There's another very important aspect of numbers that makes them tremendously valuable: Unlike objects in the real world, they're free. You can make up all the numbers you want, and do whatever you want to them, and the only cost to you is for pen and paper, or a calculator or computer, or whatever you use to keep track of them. There is a very funny _Calvin and Hobbes_ in which Calvin asks his father how you figure out the load limit on a bridge. His father replies that you build the bridge, and then drive heavier and heavier trucks over it until it breaks. Then you weigh the last truck that made it safely, and rebuild the bridge.
He's kidding, of course but (as is so often the case in _Calvin and Hobbes_) he's also making an important point. To go out and try things in the real world can be difficult and expensive. If we can get the same answers by simulating a world and then using that simulated world as a place to try out our ideas, we can save time, money, effort... and even lives. Before a commercial pilot gets to fly a real airliner, he spends thousands of hours 'flying' it in a simulator. And if he accidentally 'lands' the plane in San Francisco Bay, no one gets hurt.
How do we build these simulated worlds? We build them using numbers. Not every mathematical calculation is as complicated as trying to predict what happens when you move some gizmo in the cockpit of a Boeing 747, but the ones that qualify as 'models' share this same general idea, i.e., that you can use numbers to represent objects in the world, and operations on numbers to represent possible actions taken on or by those objects. Maybe the problem you're solving involves choosing the best shape for a garden, or figuring out how many pens and pencils can be purchased for a certain amount of money. You could solve the problems by building (and re-building, and re- building) the garden, or by getting some pens and pencils and trying out all the different combinations... but it's much easier to use numbers to simulate the objects, and play with the numbers instead.
In the end, that's all that 'mathematical modeling' is: simulating objects and actions by using numbers, so that you can solve problems in minutes, for free, without even getting out of your chair, instead of solving them in days or months or years, at great expense, and with great effort.
We tend to think of mathematical modeling as something very complicated, but there's really no lower bound on complexity that has to be met in order to qualify as a 'model'. If I have 6 boxes, each of which has a volume of 12 cubic feet, can I fit them in my car, which has a cargo space of 65 cubic feet?
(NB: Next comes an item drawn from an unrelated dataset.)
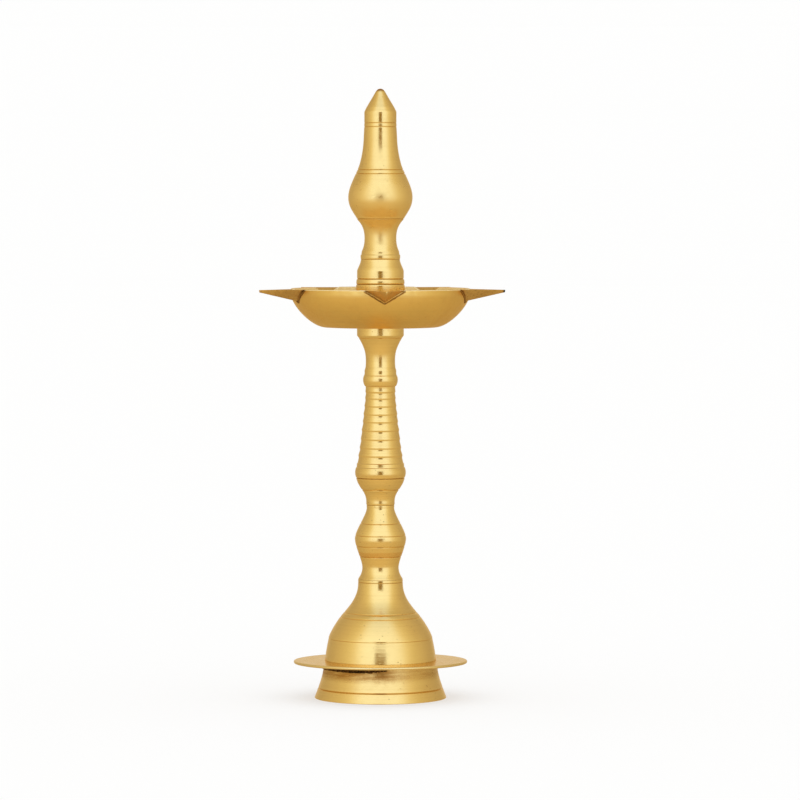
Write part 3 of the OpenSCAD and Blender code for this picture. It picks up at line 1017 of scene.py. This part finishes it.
class LAMP_OT_stage(bpy.types.Operator):
    """Sets the pale floor, the light tent and the camera."""
    bl_idname = "lamp.stage"
    bl_label = "Stage"

    def execute(self, context):
        st = context.scene.lamp_stage
        self.floor()
        self.tent(context, st.brightness, st.turn)
        self.camera(context, st)
        context.scene.view_settings.view_transform = "Standard"
        return {"FINISHED"}

    def floor(self):
        """A pale floor that curves up into a wall far from the lamp, and glows a little."""
        sweep = [(0.0, 0.0), (9000.0, 0.0)]
        sweep += bez((9000.0, 0.0), (12000.0, 0.0), (13000.0, 1500.0), (13000.0, 4500.0), 12)
        sweep.append((13000.0, 9000.0))
        floor = turned("stage_floor", sweep, steps=64, edge=0)
        edit_on(floor)
        bpy.ops.mesh.select_all(action="SELECT")
        bpy.ops.mesh.flip_normals()
        edit_off()
        m = bpy.data.materials.new("Pale floor")
        m.use_nodes = True
        nodes = m.node_tree.nodes
        matt = nodes.new("ShaderNodeBsdfDiffuse")
        matt.inputs["Color"].default_value = (0.95, 0.95, 0.94, 1)
        glow = nodes.new("ShaderNodeEmission")
        both = nodes.new("ShaderNodeMixShader")
        both.inputs[0].default_value = 0.55
        for i, shader in enumerate((matt, glow), 1):
            m.node_tree.links.new(shader.outputs[0], both.inputs[i])
        m.node_tree.links.new(both.outputs[0], nodes["Material Output"].inputs["Surface"])
        nodes.remove(nodes["Principled BSDF"])
        floor.data.materials.append(m)
        floor.visible_glossy = False
        floor.visible_diffuse = False
        floor.visible_shadow = False

    def camera(self, context, st):
        """A long lens that looks slightly down at the lamp, turned a little from the front beak."""
        cam = bpy.data.cameras.new("Camera")
        cam.lens = st.lens
        cam.sensor_width = 36.0
        cam.clip_end = 100.0
        eye = bpy.data.objects.new("Camera", cam)
        context.scene.collection.objects.link(eye)
        aside = Vector((math.cos(st.turn), -math.sin(st.turn), 0.0))
        back = Vector((-math.sin(st.turn), -math.cos(st.turn), 0.0))
        look = aside * LOOK_ASIDE + Vector((0.0, 0.0, LOOK_HEIGHT))
        spot = look + back * st.distance + Vector((0.0, 0.0, CAMERA_RISE))
        eye.location = spot
        eye.rotation_euler = (look - spot).to_track_quat("-Z", "Y").to_euler()
        context.scene.camera = eye

    def tent(self, context, strength, turn):
        """A light tent: bright above and to the front, dim below, with a gap at the front."""
        w = bpy.data.worlds.new("Tent")
        context.scene.world = w
        w.use_nodes = True
        t = w.node_tree
        t.nodes.clear()
        co = t.nodes.new("ShaderNodeTexCoord").outputs["Generated"]
        facing = t.nodes.new("ShaderNodeMapping")
        facing.inputs["Rotation"].default_value = (0.0, 0.0, turn)
        t.links.new(co, facing.inputs["Vector"])
        x, y, z = axes(t, facing.outputs[0])
        az = maths(t, "DEGREES", maths(t, "ARCTAN2", maths(t, "ABSOLUTE", x),
                                       maths(t, "MULTIPLY", y, -1.0)))
        el = maths(t, "DEGREES", maths(t, "ARCSINE", z))
        around = maths(t, "DIVIDE", az, 180.0)
        level = mixed(t, mapped(t, el, *HORIZON), ramp(t, around, LOWER_LIGHT),
                      ramp(t, around, UPPER_LIGHT))
        across = mapped(t, az, *GAP_SIDE, 1.0, 0.0)
        upright = maths(t, "MULTIPLY", mapped(t, el, *GAP_FOOT), mapped(t, el, *GAP_HEAD, 1.0, 0.0))
        light = mixed(t, maths(t, "MULTIPLY", across, upright), level, part_of_peak(GAP_LIGHT))
        shade = maths(t, "MULTIPLY", mapped(t, el, -80.0, -35.0, 0.82, 1.0),
                      mapped(t, x, 0.3, 0.95, 1.0, 0.96))
        top = mapped(t, el, 40.0, 90.0, 1.0, 0.62)
        tent = t.nodes.new("ShaderNodeBackground")
        t.links.new(light, tent.inputs["Color"])
        t.links.new(maths(t, "MULTIPLY", maths(t, "MULTIPLY", shade, top), strength * PEAK),
                    tent.inputs["Strength"])
        plain = t.nodes.new("ShaderNodeBackground")
        plain.inputs["Strength"].default_value = PLAIN_LIGHT
        path = t.nodes.new("ShaderNodeLightPath")
        mix = t.nodes.new("ShaderNodeMixShader")
        t.links.new(path.outputs["Is Glossy Ray"], mix.inputs[0])
        t.links.new(plain.outputs[0], mix.inputs[1])
        t.links.new(tent.outputs[0], mix.inputs[2])
        out = t.nodes.new("ShaderNodeOutputWorld")
        t.links.new(mix.outputs[0], out.inputs[0])


STEPS = (LAMP_OT_finishes, LAMP_OT_foot, LAMP_OT_stem, LAMP_OT_bowl, LAMP_OT_beaks, LAMP_OT_top,
         LAMP_OT_studs, LAMP_OT_stage)


class LAMP_PT_panel(bpy.types.Panel):
    """Lists the steps that build the lamp."""
    bl_idname = "LAMP_PT_panel"
    bl_label = "Oil Lamp"
    bl_space_type = "VIEW_3D"
    bl_region_type = "UI"
    bl_category = "Oil Lamp"

    def draw(self, context):
        for group in (context.scene.lamp_sizes, context.scene.lamp_finishes,
                      context.scene.lamp_stage):
            box = self.layout.box()
            for key in group.__annotations__:
                box.prop(group, key)
        for step in STEPS:
            self.layout.operator(step.bl_idname)


CLASSES = (LampSizes, LampFinishes, LampStage, *STEPS, LAMP_PT_panel)


def register():
    for c in CLASSES:
        bpy.utils.register_class(c)
    bpy.types.Scene.lamp_sizes = bpy.props.PointerProperty(type=LampSizes)
    bpy.types.Scene.lamp_finishes = bpy.props.PointerProperty(type=LampFinishes)
    bpy.types.Scene.lamp_stage = bpy.props.PointerProperty(type=LampStage)


def unregister():
    for key in ("lamp_sizes", "lamp_finishes", "lamp_stage"):
        delattr(bpy.types.Scene, key)
    for c in reversed(CLASSES):
        bpy.utils.unregister_class(c)


def main():
    register()
    bpy.ops.lamp.finishes()
    bpy.ops.lamp.foot()
    bpy.ops.lamp.stem()
    bpy.ops.lamp.bowl()
    bpy.ops.lamp.beaks()
    bpy.ops.lamp.top()
    bpy.ops.lamp.studs()
    bpy.ops.lamp.stage()


if __name__ == "__main__":
    main()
I let the numbers represent actual physical space, and I compare numbers instead of comparing spaces directly. Guess what? That's a model.
- Doctor Ian, The Math Forum http://mathforum.org/dr.math/ (Reprint from 2002)
So if you can reduce a situation to a description that uses only numbers (and sometimes variables to represent numbers whose values you haven't figured out yet), you can forget about the details, and concentrate on the part of the problem that interests you. And you get to use the same set of tools on a wide variety of problems.
There's another very important aspect of numbers that makes them tremendously valuable: Unlike objects in the real world, they're free. You can make up all the numbers you want, and do whatever you want to them, and the only cost to you is for pen and paper, or a calculator or computer, or whatever you use to keep track of them. There is a very funny _Calvin and Hobbes_ in which Calvin asks his father how you figure out the load limit on a bridge. His father replies that you build the bridge, and then drive heavier and heavier trucks over it until it breaks. Then you weigh the last truck that made it safely, and rebuild the bridge.
He's kidding, of course but (as is so often the case in _Calvin and Hobbes_) he's also making an important point. To go out and try things in the real world can be difficult and expensive. If we can get the same answers by simulating a world and then using that simulated world as a place to try out our ideas, we can save time, money, effort... and even lives. Before a commercial pilot gets to fly a real airliner, he spends thousands of hours 'flying' it in a simulator. And if he accidentally 'lands' the plane in San Francisco Bay, no one gets hurt.
How do we build these simulated worlds? We build them using numbers. Not every mathematical calculation is as complicated as trying to predict what happens when you move some gizmo in the cockpit of a Boeing 747, but the ones that qualify as 'models' share this same general idea, i.e., that you can use numbers to represent objects in the world, and operations on numbers to represent possible actions taken on or by those objects. Maybe the problem you're solving involves choosing the best shape for a garden, or figuring out how many pens and pencils can be purchased for a certain amount of money. You could solve the problems by building (and re-building, and re- building) the garden, or by getting some pens and pencils and trying out all the different combinations... but it's much easier to use numbers to simulate the objects, and play with the numbers instead.
In the end, that's all that 'mathematical modeling' is: simulating objects and actions by using numbers, so that you can solve problems in minutes, for free, without even getting out of your chair, instead of solving them in days or months or years, at great expense, and with great effort.
We tend to think of mathematical modeling as something very complicated, but there's really no lower bound on complexity that has to be met in order to qualify as a 'model'. If I have 6 boxes, each of which has a volume of 12 cubic feet, can I fit them in my car, which has a cargo space of 65 cubic feet? I let the numbers represent actual physical space, and I compare numbers instead of comparing spaces directly. Guess what? That's a model.